By rights they should have the first pick of the best young kids in the land, a privilege not afforded them since Luke Hodge in 2001.
That they have already given it away to St Kilda is more sobering than any other aspect of their era-ending losses.
It is so un-Hawthorn-like.
This is the club that tricked the Dockers into giving up their No.1 pick for Trent Croad, then got Croady back to play in a flag a few years later.
And recruited Shaun Burgoyne for pick nine and Mark Williams, then saw him turn into a superstar while Williams wasted his talent.
If this game is all about selling hope — as Gill McLachlan reinforced at this year’s season launch — how can clubs be allowed to repeatedly hand over their future first-round pick?
Because the plain facts are that every club that gives away a future first-round pick does so hoping their next season will be so brilliant it will minimise the damage.
And instead clubs like Hawthorn find that instead of giving away a pick somewhere around 15-18 it turns into a top-three pick.

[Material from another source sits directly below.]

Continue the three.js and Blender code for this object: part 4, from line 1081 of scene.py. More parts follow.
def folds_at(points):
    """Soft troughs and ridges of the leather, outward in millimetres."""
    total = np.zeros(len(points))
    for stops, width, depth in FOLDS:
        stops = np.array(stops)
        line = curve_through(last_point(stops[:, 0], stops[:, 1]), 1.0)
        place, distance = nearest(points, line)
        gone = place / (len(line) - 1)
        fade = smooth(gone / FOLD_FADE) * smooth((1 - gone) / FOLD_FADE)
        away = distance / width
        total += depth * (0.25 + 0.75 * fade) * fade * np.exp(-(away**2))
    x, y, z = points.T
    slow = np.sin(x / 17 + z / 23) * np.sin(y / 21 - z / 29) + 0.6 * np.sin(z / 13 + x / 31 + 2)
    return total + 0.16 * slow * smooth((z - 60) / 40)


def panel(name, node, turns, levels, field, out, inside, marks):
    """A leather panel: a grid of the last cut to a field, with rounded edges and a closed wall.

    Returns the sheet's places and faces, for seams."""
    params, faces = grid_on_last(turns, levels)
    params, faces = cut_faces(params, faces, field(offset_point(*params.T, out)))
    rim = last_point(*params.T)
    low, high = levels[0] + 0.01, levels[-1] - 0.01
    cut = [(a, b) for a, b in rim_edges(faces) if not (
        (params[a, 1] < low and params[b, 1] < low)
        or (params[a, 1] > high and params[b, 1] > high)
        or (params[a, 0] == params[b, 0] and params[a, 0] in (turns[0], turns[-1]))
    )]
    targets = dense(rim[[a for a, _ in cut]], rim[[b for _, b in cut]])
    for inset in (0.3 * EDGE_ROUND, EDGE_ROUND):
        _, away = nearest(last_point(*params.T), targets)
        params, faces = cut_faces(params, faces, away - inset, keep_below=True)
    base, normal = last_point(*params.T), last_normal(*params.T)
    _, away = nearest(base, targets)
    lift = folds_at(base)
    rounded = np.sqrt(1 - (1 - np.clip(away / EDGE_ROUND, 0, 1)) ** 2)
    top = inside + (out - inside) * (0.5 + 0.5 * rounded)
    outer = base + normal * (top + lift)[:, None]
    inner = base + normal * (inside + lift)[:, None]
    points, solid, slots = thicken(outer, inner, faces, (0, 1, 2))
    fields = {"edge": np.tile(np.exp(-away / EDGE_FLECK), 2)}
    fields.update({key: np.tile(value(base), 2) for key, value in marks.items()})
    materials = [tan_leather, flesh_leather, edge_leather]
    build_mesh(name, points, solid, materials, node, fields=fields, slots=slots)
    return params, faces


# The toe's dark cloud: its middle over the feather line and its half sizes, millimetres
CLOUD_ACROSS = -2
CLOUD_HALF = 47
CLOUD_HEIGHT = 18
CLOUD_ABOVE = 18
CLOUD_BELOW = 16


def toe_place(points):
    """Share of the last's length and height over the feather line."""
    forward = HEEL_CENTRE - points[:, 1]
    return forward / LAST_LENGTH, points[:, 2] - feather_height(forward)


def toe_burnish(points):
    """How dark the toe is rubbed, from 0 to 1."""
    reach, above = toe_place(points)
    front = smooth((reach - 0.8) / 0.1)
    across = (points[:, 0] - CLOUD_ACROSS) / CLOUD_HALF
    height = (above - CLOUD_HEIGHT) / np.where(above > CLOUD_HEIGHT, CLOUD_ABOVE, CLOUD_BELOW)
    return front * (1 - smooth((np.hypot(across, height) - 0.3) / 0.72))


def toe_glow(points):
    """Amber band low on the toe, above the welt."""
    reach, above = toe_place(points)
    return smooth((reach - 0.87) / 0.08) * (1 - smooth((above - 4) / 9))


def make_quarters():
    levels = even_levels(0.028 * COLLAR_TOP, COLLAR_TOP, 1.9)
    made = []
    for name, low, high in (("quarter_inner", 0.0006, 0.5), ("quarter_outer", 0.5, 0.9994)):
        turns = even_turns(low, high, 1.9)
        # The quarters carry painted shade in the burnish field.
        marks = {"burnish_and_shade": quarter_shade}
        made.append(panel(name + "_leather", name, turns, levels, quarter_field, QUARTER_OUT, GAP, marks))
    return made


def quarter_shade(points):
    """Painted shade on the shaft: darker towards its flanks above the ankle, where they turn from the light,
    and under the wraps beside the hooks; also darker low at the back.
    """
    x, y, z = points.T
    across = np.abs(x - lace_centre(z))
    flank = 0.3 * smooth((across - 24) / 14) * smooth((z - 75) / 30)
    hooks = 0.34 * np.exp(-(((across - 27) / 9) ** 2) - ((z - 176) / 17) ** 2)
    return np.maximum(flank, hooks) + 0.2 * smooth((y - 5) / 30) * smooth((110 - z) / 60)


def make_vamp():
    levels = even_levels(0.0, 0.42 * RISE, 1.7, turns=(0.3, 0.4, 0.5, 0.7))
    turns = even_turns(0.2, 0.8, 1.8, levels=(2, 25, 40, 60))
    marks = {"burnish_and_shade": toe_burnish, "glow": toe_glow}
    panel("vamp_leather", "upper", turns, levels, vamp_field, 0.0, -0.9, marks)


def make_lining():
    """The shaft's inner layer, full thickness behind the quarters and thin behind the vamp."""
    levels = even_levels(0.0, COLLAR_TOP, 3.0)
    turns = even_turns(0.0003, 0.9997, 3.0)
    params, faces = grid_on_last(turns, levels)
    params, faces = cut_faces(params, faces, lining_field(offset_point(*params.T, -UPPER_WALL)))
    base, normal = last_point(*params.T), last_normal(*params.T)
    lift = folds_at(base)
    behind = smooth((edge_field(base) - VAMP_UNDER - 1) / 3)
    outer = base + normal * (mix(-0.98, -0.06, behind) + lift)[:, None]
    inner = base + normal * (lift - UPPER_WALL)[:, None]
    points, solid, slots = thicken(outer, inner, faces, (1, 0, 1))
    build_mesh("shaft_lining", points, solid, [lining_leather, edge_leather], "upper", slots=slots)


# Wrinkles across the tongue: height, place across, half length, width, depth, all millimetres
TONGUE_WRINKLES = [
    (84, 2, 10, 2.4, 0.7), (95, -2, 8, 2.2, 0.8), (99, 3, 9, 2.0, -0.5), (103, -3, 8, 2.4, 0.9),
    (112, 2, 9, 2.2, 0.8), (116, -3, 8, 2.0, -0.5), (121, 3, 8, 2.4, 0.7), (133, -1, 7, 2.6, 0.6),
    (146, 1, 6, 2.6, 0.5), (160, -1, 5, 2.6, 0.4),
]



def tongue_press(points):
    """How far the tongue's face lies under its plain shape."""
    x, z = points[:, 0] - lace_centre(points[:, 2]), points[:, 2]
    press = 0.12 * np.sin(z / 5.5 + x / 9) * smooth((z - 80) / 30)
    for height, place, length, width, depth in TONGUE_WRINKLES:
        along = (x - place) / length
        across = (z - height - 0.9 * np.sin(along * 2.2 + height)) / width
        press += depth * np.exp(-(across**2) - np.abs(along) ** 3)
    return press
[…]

Which club ever backs itself in to fail the next year?
The same ones that have pink unicorns and the Abominable Snowman playing in the midfield.
The AFL revealed recently that what had been thought a cut-and-dried rule — clubs using two first-rounders every four drafts — was in fact much more relaxed.

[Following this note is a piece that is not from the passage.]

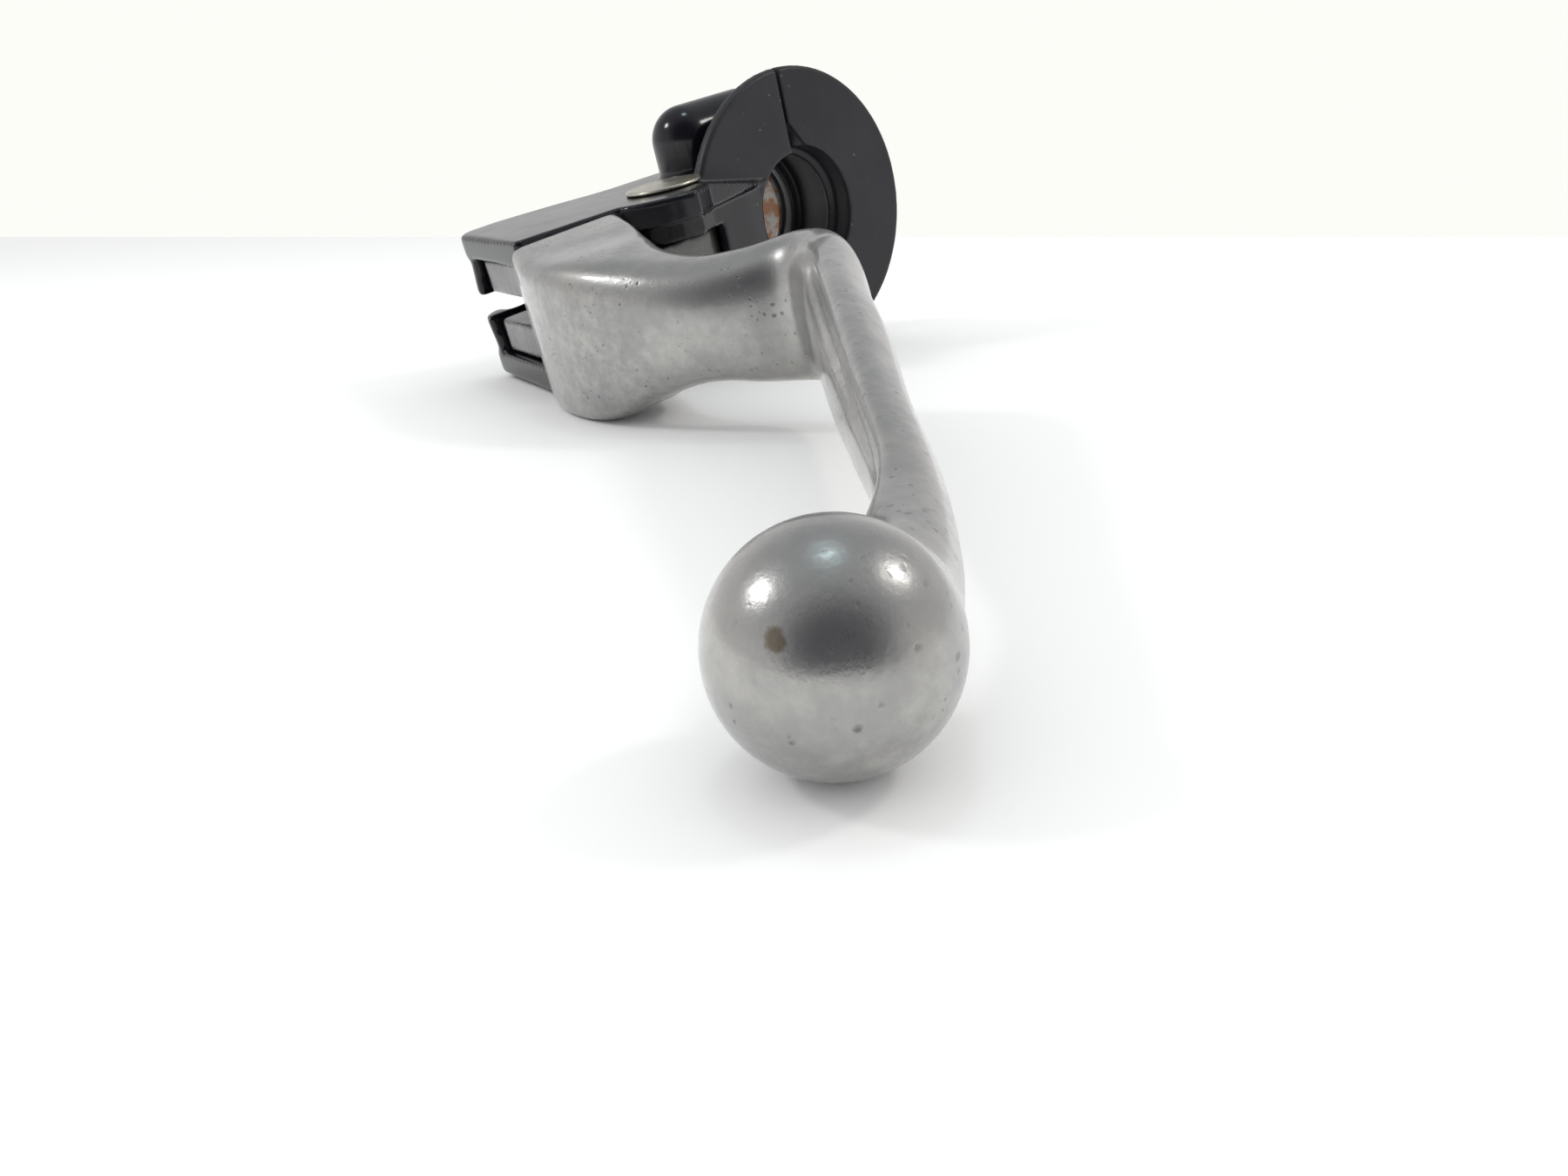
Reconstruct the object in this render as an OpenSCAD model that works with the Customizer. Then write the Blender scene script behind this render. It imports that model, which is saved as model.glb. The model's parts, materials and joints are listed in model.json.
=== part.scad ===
// Left hand lever of a motorcycle clutch, in its split handlebar bracket.
// Origin: centre of the bar bore, on the outboard face of the flange.
// +X runs out along the bar to the grip, -Y is forward, +Z is up the lever's pivot.

/* [Bar clamp] */
// Diameter of the handlebar that the clamp closes on
bar_d = 25.4; // [22:0.1:28.6]
// Radial clearance between the clamp lands and the bar
bar_clearance = 0.1; // [0.05:0.05:0.2]
// Length of the clamp along the bar
clamp_len = 30; // [26:1:40]
// Wall of the clamp body around the bore
clamp_wall = 5.4; // [4:0.2:7]
// Depth of the relief between the clamp lands
relief_depth = 2.6; // [1:0.2:3]
// Width of the clamp land next to the flange
land_w = 7; // [4:0.5:8]
// Gap between the two clamp halves
split_gap = 0.8; // [0.4:0.1:2]

/* [Flange] */
// Diameter of the flange disc that the grip butts against
flange_d = 61.4; // [50:0.2:74]
// Thickness of the flange disc
flange_t = 2.6; // [1.6:0.2:5]
// Depth of the bevel round the flange's rim
rim_bevel = 0.6; // [0.2:0.1:1]

/* [Clamp screws] */
// Thread diameter of the clamp screws
screw_d = 6.35; // [5:0.05:8]
// Distance of the screws behind the flange face
screw_inset = 14; // [12:0.5:18]
// Height of the upper screw above the bar's axis
upper_screw_z = 20.8; // [20:0.2:24]
// Depth of the lower screw below the bar's axis
lower_screw_z = 20.4; // [20:0.2:24]
// Radius of the upper blind boss
upper_boss_r = 7.3; // [6:0.1:8]
// Radius of the lower blind boss
lower_boss_r = 6.4; // [6:0.1:8]
// Reach of the upper blind boss ahead of the bar's axis
upper_boss_reach = 25; // [22:0.5:32]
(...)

In effect there is nothing preventing them from trading future picks away every year.
A better rule would be allowing clubs to hand over a future first-round pick only once every three years.
Allow a club to package a future pick up if it will secure a once-in-a-generation player, but not just throw it at a flight of fancy.
The Hawks’ O’Meara deal isn’t the first real stinker of the future picks era.
The Tigers handed over a future second round-round pick in their haste to trade Chris Yarran in 2015, then plunged down the ladder last year.
Yarran was gone by the time Gold Coast used that pick in the 2016 draft.
Collingwood gave up multiple picks for Adam Treloar — including a future first-rounder — then watched as that pick turned into the sixth selection of the 2016 draft.
The Suns also cashed in by handing over a second-rounder for Fremantle’s future second-round pick, then watched on in glee as Fremantle slumped down the ladder.
All the trading of future first-round picks does is push quick-fix solutions when playing the long game makes so much more sense.
Especially when Hawthorn’s last top-15 pick was a kid called Cyril Rioli (pick 12, 2007) and their past three top-five picks are Hodge, Lance Franklin and Jarryd Roughead.
The prospect of securing the colt in the top paddock has sustained the supporters of crap teams for decades.
Now the Hawks face the prospect of a year of turmoil and pain and no real way to change their fortunes in November’s national draft.